Les banques – françaises et allemandes, en particulier – sont par ailleurs revenues sous les feux de la rampe. Pas encore à cause de la Revue de qualité des actifs (AQR, selon l’acronyme anglais) sous l’autorité de la BCE, et dont les résultats seront dévoilés avant la fin de l’année. D’ores et déjà, certains analystes estiment que le secteur aura besoin de plus de 750 milliards d’euros pour se recapitaliser : si l’audit de la Banque centrale est « sincère », on doit donc pronostiquer des pleurs et des grincements de dents, voire plus douloureux encore pour les établissements les plus exposés. En attendant, un ancien conseiller économique du président Barroso se répand dans la presse, pour critiquer véhémentement le choix fait en son temps, par les gouvernements européens, de secourir les banques au détriment des contribuables européens. Ledit Philippe Legrain étant britannique, on ne s’étonnera pas qu’il s’exonère de l’obligation de réserve qui s’impose ordinairement aux conseillers des éminences. On ne s’étonnera pas davantage qu’un Anglais conspue la politique européenne – encore que sur ce point particulier, le signataire ne s’en est pas privé non plus (mais il n’a jamais émargé comme conseiller de la Commission). En réalité, tous les gouvernements de la planète ont choisi en priorité cette option, sans renoncer toutefois à liquider quelques établissements.

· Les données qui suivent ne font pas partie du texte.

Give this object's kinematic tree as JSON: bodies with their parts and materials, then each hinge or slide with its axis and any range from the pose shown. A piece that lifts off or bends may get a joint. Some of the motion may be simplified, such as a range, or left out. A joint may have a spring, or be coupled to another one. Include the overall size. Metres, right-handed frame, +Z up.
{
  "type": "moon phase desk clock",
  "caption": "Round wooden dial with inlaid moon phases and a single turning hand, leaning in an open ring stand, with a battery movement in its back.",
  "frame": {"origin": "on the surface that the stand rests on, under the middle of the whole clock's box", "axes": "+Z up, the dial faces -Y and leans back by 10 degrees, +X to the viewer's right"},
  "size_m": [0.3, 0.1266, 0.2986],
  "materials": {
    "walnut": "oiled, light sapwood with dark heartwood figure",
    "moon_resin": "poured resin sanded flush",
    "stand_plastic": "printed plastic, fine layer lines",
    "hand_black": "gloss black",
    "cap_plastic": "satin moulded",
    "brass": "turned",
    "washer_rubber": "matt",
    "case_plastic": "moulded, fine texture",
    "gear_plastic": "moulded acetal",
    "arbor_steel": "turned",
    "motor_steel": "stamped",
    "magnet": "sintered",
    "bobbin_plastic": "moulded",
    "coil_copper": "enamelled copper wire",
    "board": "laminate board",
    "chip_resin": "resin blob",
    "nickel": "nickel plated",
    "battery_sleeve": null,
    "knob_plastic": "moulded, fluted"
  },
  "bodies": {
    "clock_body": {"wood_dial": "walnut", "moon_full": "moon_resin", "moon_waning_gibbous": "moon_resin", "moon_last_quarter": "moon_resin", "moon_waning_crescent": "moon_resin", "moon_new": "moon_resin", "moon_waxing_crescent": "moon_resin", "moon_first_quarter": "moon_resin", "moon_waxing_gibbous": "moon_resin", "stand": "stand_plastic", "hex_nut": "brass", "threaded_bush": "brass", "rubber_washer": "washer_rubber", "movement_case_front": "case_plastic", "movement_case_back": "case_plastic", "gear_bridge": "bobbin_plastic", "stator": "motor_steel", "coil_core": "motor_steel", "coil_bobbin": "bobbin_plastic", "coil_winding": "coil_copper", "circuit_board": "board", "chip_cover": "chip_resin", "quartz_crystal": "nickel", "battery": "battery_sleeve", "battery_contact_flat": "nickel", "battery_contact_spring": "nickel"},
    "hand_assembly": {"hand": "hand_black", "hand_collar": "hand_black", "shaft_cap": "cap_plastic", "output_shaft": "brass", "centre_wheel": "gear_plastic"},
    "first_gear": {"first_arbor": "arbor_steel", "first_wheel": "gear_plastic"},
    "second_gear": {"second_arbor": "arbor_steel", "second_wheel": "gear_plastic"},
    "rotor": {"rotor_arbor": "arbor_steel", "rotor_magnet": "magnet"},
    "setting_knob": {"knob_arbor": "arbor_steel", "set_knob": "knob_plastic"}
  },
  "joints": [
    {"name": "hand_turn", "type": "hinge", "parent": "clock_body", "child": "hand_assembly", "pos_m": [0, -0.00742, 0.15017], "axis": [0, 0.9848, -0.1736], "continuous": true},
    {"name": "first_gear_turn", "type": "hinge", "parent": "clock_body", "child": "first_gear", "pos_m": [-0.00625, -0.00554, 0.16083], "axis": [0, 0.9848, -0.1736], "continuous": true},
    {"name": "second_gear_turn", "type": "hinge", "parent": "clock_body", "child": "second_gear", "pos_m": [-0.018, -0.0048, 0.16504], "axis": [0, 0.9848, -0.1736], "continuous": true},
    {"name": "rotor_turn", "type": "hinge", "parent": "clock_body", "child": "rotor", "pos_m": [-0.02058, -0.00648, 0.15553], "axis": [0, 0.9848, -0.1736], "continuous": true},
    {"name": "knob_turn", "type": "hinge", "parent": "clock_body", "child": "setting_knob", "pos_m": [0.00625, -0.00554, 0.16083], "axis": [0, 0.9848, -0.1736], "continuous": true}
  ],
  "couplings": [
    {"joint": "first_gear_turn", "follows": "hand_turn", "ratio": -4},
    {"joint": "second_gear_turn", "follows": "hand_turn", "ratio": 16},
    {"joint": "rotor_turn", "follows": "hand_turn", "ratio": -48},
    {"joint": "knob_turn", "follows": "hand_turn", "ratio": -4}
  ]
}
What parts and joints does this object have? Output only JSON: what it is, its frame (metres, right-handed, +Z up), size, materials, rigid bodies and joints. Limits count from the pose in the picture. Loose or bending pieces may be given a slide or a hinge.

Si l’économiste Legrain fait pudiquement l’impasse sur l’origine de la crise – les crédits subprime des banquiers américains –, c’est à bon droit qu’il met l’accent sur les « mauvaises créances » des établissements allemands et français, détenues sur les pays du Sud de l’Europe. Et il affirme que Berlin et Paris ont pesé de tout leur poids pour sauver leurs banques de la déroute : l’UE s’est rangée du côté des créanciers contre les débiteurs défaillants. Les gouvernements sont ainsi devenus « prisonniers de leur système bancaire ». En conséquence, les Etats en difficulté ont été contraints à une austérité massacrante, avec les conséquences que l’on peut observer dans les pays concernés. Les sacrifices consentis ont-ils pour autant préservé les banques en cause de tout accident majeur ? Selon un rapport récent du FMI, « Les banques dans les pays en difficulté de la Zone euro restent plombées par un stock important et grandissant de créances douteuses, résultant du poids de la dette au sein des entreprises et du ralentissement économique ». Le stock en question a doublé depuis 2009, pour atteindre un niveau supérieur à 800 milliards de dollars. Sont concernées ici les créances privées et non les obligations souveraines, alors que ces dernières sont encore porteuses d’un risque non négligeable : qui peut dire ce qu’il adviendra des emprunts de Chypre et de la Grèce, de l’Irlande et de la Slovénie, et même de ceux du Portugal, de l’Espagne et de l’Italie ? Dans l’analyse de la situation et dans le choix des moyens à mobiliser, le FMI s’écarte de plus en plus souvent des vues défendues par la Commission européenne et la BCE, ces deux dernières faisant systématiquement cause commune. D’aucuns y voient le reflet de la toute puissance de l’Allemagne, laquelle imposerait ses conditions à l’une et à l’autre. Apparemment, la Bundesbank a accepté de renoncer à son orthodoxie rigoureuse en matière de politique monétaire. Mais il est peu probable que Berlin renonce à ses exigences en matière budgétaire. En foi de quoi notre Premier ministre devrait-il rencontrer d’énormes difficultés pour obtenir de Bruxelles un nouveau moratoire dans le calendrier de redressement des comptes publics. Moralité : on n’a encore rien vu en termes d’austérité.